Effect of Monomers and Deposition Conditions on Capacitive Polymer Films Prepared Using Oxidative Multilayers

Abstract

Oxidative layer-by-layer multilayers, consisting of polyphosphate (PP), Ce(IV), and graphene oxide, are a general platform for the electrodeless, spatially resolved deposition of redoxactive and capacitive films of conducting polymers and melanin-type materials. However, the film formation process has not been closely examined. We show that PP plays a crucial role in the structure, stability, and function of the multilayers. Random P-O-P bond cleavage in PP at low pH rapidly decreases the effective chain length and, together with the lower complexing capacity of the Ce(III) species, leads to the dissolution of the oxidative multilayer during the polymer film deposition. The multilayer dissolution takes place during, e.g., poly(3,4-ethylenedioxythiophene) (PEDOT) film formation, and produces a homogeneous polymer film on the substrate.
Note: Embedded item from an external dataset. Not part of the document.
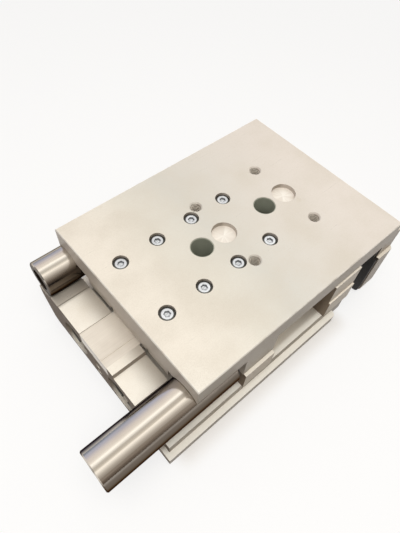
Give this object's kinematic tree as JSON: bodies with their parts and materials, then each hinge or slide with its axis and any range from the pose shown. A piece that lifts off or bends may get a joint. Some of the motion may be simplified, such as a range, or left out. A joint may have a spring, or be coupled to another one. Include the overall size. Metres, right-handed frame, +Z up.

On the other hand, polymerization of 5,6-dihydroxyindole (DHI), an analogue of polydopamine, is carried out at higher pH, and the DHI-melanin film forms only on the outer surface, leaving the bulk of the multilayer intact. This leads to a poor electrical contact between the substrate electrode and the redox-active polymer film. Low pH and long deposition times are, therefore, beneficial for the formation of good-quality redox-active polymer films. PEDOT films prepared using oxidative multilayers have good specific volume and mass capacitance, and good retention of their capacitance. Capacitance spectroscopy revealed the contribution of different dynamic processes and showed that the redox processes limit their capacitance in the 100 ms timescale, restricting the power density of the film. The capacitance of the DHI-melanin films decreases drastically in the same timescale while the capacitance and charge storage capacity values remain higher than those of the PEDOT films. Improving the electrical connection to the substrate using alternative deposition techniques and increasing the film conductivity will make the DHI-melanin films promising components for biodegradable supercapacitors.